:: Raw records

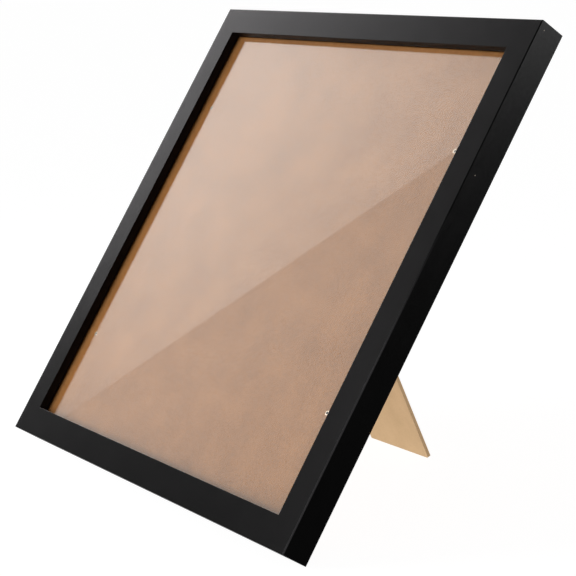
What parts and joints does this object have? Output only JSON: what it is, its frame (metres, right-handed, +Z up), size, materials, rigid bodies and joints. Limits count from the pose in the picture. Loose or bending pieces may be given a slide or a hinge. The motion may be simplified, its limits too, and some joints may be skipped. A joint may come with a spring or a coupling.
{
  "type": "easel-back photo frame",
  "caption": "Square black photo frame with mitred moulding, glass, a hardboard back held by turn buttons, and a hinged easel leg that folds flat behind it.",
  "frame": {"origin": "centre of the bounding box, on the surface that the frame stands on with its leg open", "axes": "+X across the frame to the viewer's right, +Y from the front of the frame towards its leg, +Z up; the frame leans back 32.3 degrees about X"},
  "size_m": [0.33, 0.2056, 0.2883],
  "materials": {
    "black_foil": "fibreboard wrapped in black paper foil, satin",
    "clear_glass": "clear float glass, polished",
    "hardboard": "bare brown hardboard, fine fibre fleck",
    "leg_board": "bare tan fibreboard, matt",
    "zinc_steel": "bright zinc-plated sheet steel",
    "nail_steel": "plain spring steel, dull"
  },
  "bodies": {
    "frame": {"top_rail": "black_foil", "bottom_rail": "black_foil", "left_stile": "black_foil", "right_stile": "black_foil", "corner_nail_lower_left": "nail_steel", "corner_nail_lower_right": "nail_steel", "corner_nail_upper_left": "nail_steel", "corner_nail_upper_right": "nail_steel", "glass_pane": "clear_glass", "backing_board": "hardboard", "button_rivet_upper_left": "zinc_steel", "button_rivet_lower_left": "zinc_steel", "button_rivet_lower_right": "zinc_steel", "button_rivet_upper_right": "zinc_steel", "hinge_board_plate": "zinc_steel", "hinge_pin": "zinc_steel", "board_tack_left": "zinc_steel", "board_tack_right": "zinc_steel"},
    "leg": {"easel_leg": "leg_board", "hinge_leg_plate": "zinc_steel", "leg_rivet_left": "zinc_steel", "leg_rivet_right": "zinc_steel"},
    "button_upper_left": {"turn_button_upper_left": "zinc_steel"},
    "button_lower_left": {"turn_button_lower_left": "zinc_steel"},
    "button_lower_right": {"turn_button_lower_right": "zinc_steel"},
    "button_upper_right": {"turn_button_upper_right": "zinc_steel"}
  },
  "joints": [
    {"name": "leg_fold", "type": "hinge", "parent": "frame", "child": "leg", "pos_m": [0, 0.02437, 0.18342], "axis": [1, 0, 0], "range_deg": [-55.3, 0]},
    {"name": "upper_left_turn", "type": "hinge", "parent": "frame", "child": "button_upper_left", "pos_m": [-0.136, 0.04349, 0.21927], "axis": [0, 0.8451, -0.5345], "continuous": true},
    {"name": "lower_left_turn", "type": "hinge", "parent": "frame", "child": "button_lower_left", "pos_m": [-0.136, -0.05035, 0.07089], "axis": [0, 0.8451, -0.5345], "continuous": true},
    {"name": "lower_right_turn", "type": "hinge", "parent": "frame", "child": "button_lower_right", "pos_m": [0.136, -0.0497, 0.07192], "axis": [0, 0.8451, -0.5345], "continuous": true},
    {"name": "upper_right_turn", "type": "hinge", "parent": "frame", "child": "button_upper_right", "pos_m": [0.136, 0.03893, 0.21206], "axis": [0, 0.8451, -0.5345], "continuous": true}
  ]
}
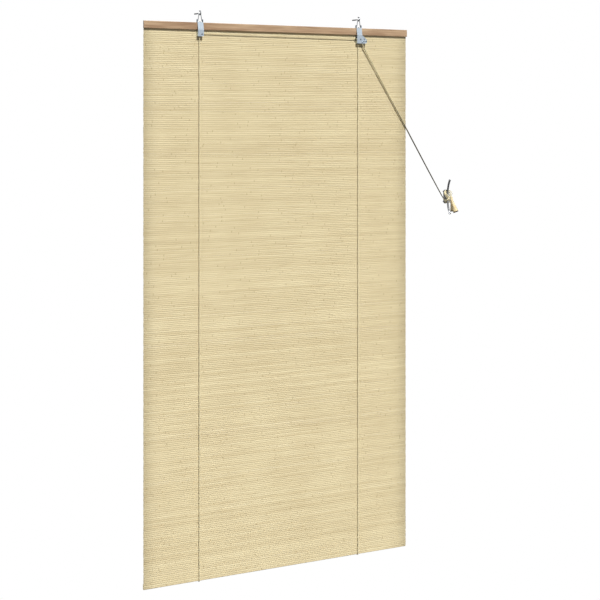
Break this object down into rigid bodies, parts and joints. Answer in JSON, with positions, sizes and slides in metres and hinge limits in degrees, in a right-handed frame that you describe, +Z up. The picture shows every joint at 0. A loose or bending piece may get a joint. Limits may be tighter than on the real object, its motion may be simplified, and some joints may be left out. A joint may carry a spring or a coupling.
{
  "type": "bamboo roll up blind",
  "caption": "Woven bamboo splint blind on a wooden head batten with pulley bracket, roller cord lock, lift cords, wall hooks, cleat and tassels.",
  "frame": {"origin": "on the wall surface, midway between the two screw hooks, on the line of their shanks", "axes": "+X along the head batten to the cord side, +Y into the wall, +Z up; the blind hangs down along -Z and faces -Y"},
  "size_m": [1.0867, 0.0649, 1.6368],
  "materials": {
    "bamboo": "matt split bamboo",
    "stained_wood": "satin stain",
    "galvanised_steel": "zinc plated",
    "bright_steel": "bright zinc",
    "pulley_plastic": "moulded black",
    "roller_brass": "knurled",
    "cord": "braided polyester",
    "tassel_wood": "clear satin lacquer",
    "tassel_cap": "dark stain"
  },
  "bodies": {
    "hung_blind": {"head_batten": "stained_wood", "bamboo_mat": "bamboo", "bottom_slat": "bamboo", "batten_staples": "bright_steel", "left_bracket": "galvanised_steel", "lock_housing": "galvanised_steel", "inlet_bush": "pulley_plastic", "bracket_screws": "bright_steel", "left_axle": "bright_steel", "right_axle": "bright_steel", "guide_rivets": "bright_steel", "left_bail": "bright_steel", "right_bail": "bright_steel", "left_wall_hook": "bright_steel", "right_wall_hook": "bright_steel", "left_cord": "cord", "right_cord": "cord", "left_tail": "cord", "right_tail": "cord", "anchor_knots": "cord", "cord_cleat": "bright_steel", "cleat_screws": "bright_steel", "cord_hitch": "cord", "tassel_knots": "cord", "left_tassel": "tassel_wood", "right_tassel": "tassel_wood", "left_tassel_cap": "tassel_cap", "right_tassel_cap": "tassel_cap"},
    "left_pulley_body": {"left_pulley": "pulley_plastic"},
    "right_pulley_body": {"right_pulley": "pulley_plastic"},
    "lock_pin_body": {"lock_pin": "bright_steel"},
    "lock_roller_body": {"lock_roller": "roller_brass"}
  },
  "joints": [
    {"name": "left_pulley_spin", "type": "hinge", "parent": "hung_blind", "child": "left_pulley_body", "pos_m": [-0.269, -0.0174, -0.0595], "axis": [0, 1, 0], "continuous": true},
    {"name": "right_pulley_spin", "type": "hinge", "parent": "hung_blind", "child": "right_pulley_body", "pos_m": [0.275, -0.0174, -0.0595], "axis": [0, 1, 0], "continuous": true},
    {"name": "lock_pin_slide", "type": "slide", "parent": "hung_blind", "child": "lock_pin_body", "axis": [0.7547, 0, 0.6561], "range_m": [0, 0.003]},
    {"name": "lock_roller_spin", "type": "hinge", "parent": "lock_pin_body", "child": "lock_roller_body", "pos_m": [0.2865, -0.0174, -0.066], "axis": [0, 1, 0], "continuous": true}
  ],
  "couplings": [
    {"joint": "left_pulley_spin", "follows": "right_pulley_spin", "ratio": 1}
  ]
}
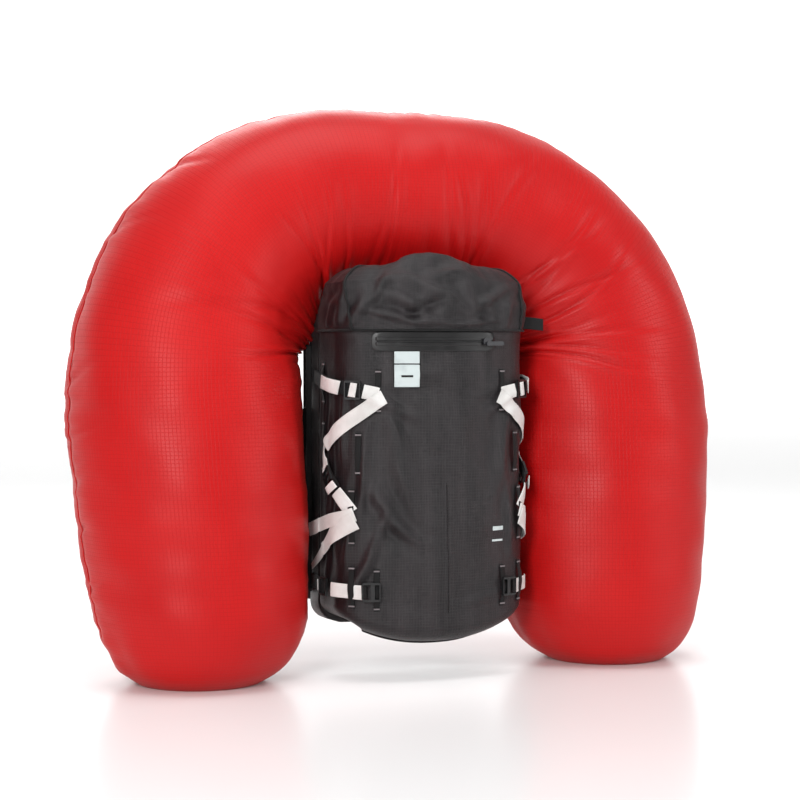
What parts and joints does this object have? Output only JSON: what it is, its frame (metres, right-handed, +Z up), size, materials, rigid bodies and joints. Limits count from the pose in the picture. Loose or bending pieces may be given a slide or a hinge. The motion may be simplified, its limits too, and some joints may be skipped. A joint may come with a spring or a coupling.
{
  "type": "ski backpack",
  "caption": "Ski touring backpack with a deployed avalanche airbag: a slim body with hinged lid and harness, held between the legs of an upside-down U airbag.",
  "frame": {"origin": "on the floor, at the centre of the whole object's footprint box", "axes": "+Z up; +X from the wearer's left side to the right side; the pack's front faces -Y and the wearer stands on the +Y side"},
  "size_m": [1.0059, 0.3703, 0.8377],
  "materials": {
    "airbag_nylon": "satin",
    "pack_fabric": "matte",
    "pack_trim": "matte",
    "black_webbing": "matte",
    "pale_webbing": "matte",
    "pale_thread": "matte",
    "zip_laminate": "matte",
    "reflective": "satin",
    "back_mesh": "matte",
    "harness_pad": "matte",
    "black_plastic": "satin",
    "grey_plastic": "satin",
    "sheet_plastic": "matte",
    "handle_plastic": "satin",
    "cartridge_steel": "satin",
    "valve_metal": "satin",
    "stay_metal": "satin",
    "pin_steel": "satin",
    "valve_rubber": "matte",
    "hose_rubber": "matte",
    "cable_sheath": "satin"
  },
  "bodies": {
    "root": {"airbag": "airbag_nylon", "airbag_duct": "airbag_nylon", "airbag_tabs": "black_webbing", "pack_shell": "pack_fabric", "bottom_panel": "pack_fabric", "airbag_bay": "pack_fabric", "bay_lips": "pack_trim", "lid_riser": "pack_fabric", "zip_tape": "zip_laminate", "reflective_patch": "reflective", "lash_loops": "black_webbing", "loop_bartacks": "pale_thread", "side_strap_left": "pale_webbing", "side_strap_right": "pale_webbing", "base_strap_left": "pale_webbing", "base_strap_right": "pale_webbing", "ladder_locks": "black_plastic", "base_hook_left": "black_plastic", "base_hook_right": "black_plastic", "inflator": "grey_plastic", "release_valve": "valve_metal", "lever_pin": "pin_steel", "gas_hose": "hose_rubber", "trigger_cable": "cable_sheath", "frame_sheet": "sheet_plastic", "frame_stays": "stay_metal", "back_foam": "back_mesh", "haul_loop": "black_webbing", "shoulder_strap_left": "harness_pad", "shoulder_strap_right": "harness_pad", "strap_webbing_left": "black_webbing", "strap_webbing_right": "black_webbing", "trigger_socket": "black_plastic"},
    "lid": {"lid": "pack_fabric", "lid_tail": "black_webbing"},
    "zip": {"zip_slider": "black_plastic", "zip_puller": "black_plastic"},
    "flap": {"inflator_flap": "valve_rubber"},
    "cartridge": {"gas_cartridge": "cartridge_steel"},
    "lever": {"firing_lever": "valve_metal"},
    "striker": {"striker": "pin_steel"},
    "handle": {"trigger_handle": "handle_plastic"},
    "chest_strap": {"chest_slider_left": "black_plastic", "chest_slider_right": "black_plastic", "chest_buckle_socket": "black_plastic", "chest_buckle_plug": "black_plastic", "chest_webbing": "black_webbing"},
    "hip_left": {"hip_wing_left": "harness_pad", "hip_webbing_left": "black_webbing", "hip_buckle_socket": "black_plastic"},
    "hip_right": {"hip_wing_right": "harness_pad", "hip_webbing_right": "black_webbing", "hip_buckle_plug": "black_plastic"}
  },
  "joints": [
    {"name": "lid_hinge", "type": "hinge", "parent": "root", "child": "lid", "pos_m": [0, -0.084, 0.6], "axis": [-1, 0, 0], "range_deg": [0, 70]},
    {"name": "zip_slide", "type": "hinge", "parent": "root", "child": "zip", "pos_m": [0, 0.124, 0.488], "axis": [0, 0, -1], "range_deg": [0, 30]},
    {"name": "flap_hinge", "type": "hinge", "parent": "root", "child": "flap", "pos_m": [0, -0.039, 0.453], "axis": [1, 0, 0], "range_deg": [0, 60]},
    {"name": "cartridge_screw", "type": "hinge", "parent": "root", "child": "cartridge", "pos_m": [0.06, -0.025, 0.35], "axis": [0, 0, 1], "continuous": true},
    {"name": "lever_pivot", "type": "hinge", "parent": "root", "child": "lever", "pos_m": [0.06, -0.025, 0.395], "axis": [-1, 0, 0], "range_deg": [0, 10]},
    {"name": "striker_slide", "type": "slide", "parent": "root", "child": "striker", "axis": [0, 0, -1], "range_m": [0, 0.0025]},
    {"name": "handle_pull", "type": "slide", "parent": "root", "child": "handle", "axis": [0, 0, -1], "range_m": [0, 0.04]},
    {"name": "chest_strap_slide", "type": "slide", "parent": "root", "child": "chest_strap", "axis": [0, 0, 1], "range_m": [-0.03, 0.03]},
    {"name": "hip_left_hinge", "type": "hinge", "parent": "root", "child": "hip_left", "pos_m": [-0.118, 0.0304, 0.14], "axis": [0, 0, 1], "range_deg": [0, 30]},
    {"name": "hip_right_hinge", "type": "hinge", "parent": "root", "child": "hip_right", "pos_m": [0.118, 0.0304, 0.14], "axis": [0, 0, -1], "range_deg": [0, 30]}
  ],
  "couplings": [
    {"joint": "lever_pivot", "follows": "handle_pull", "rad_per_m": 4.3633},
    {"joint": "striker_slide", "follows": "handle_pull", "ratio": 0.0625}
  ]
}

::::

Your instructions: What is the number of lines in the records that contain "object"? Give that number only.

Task result: 4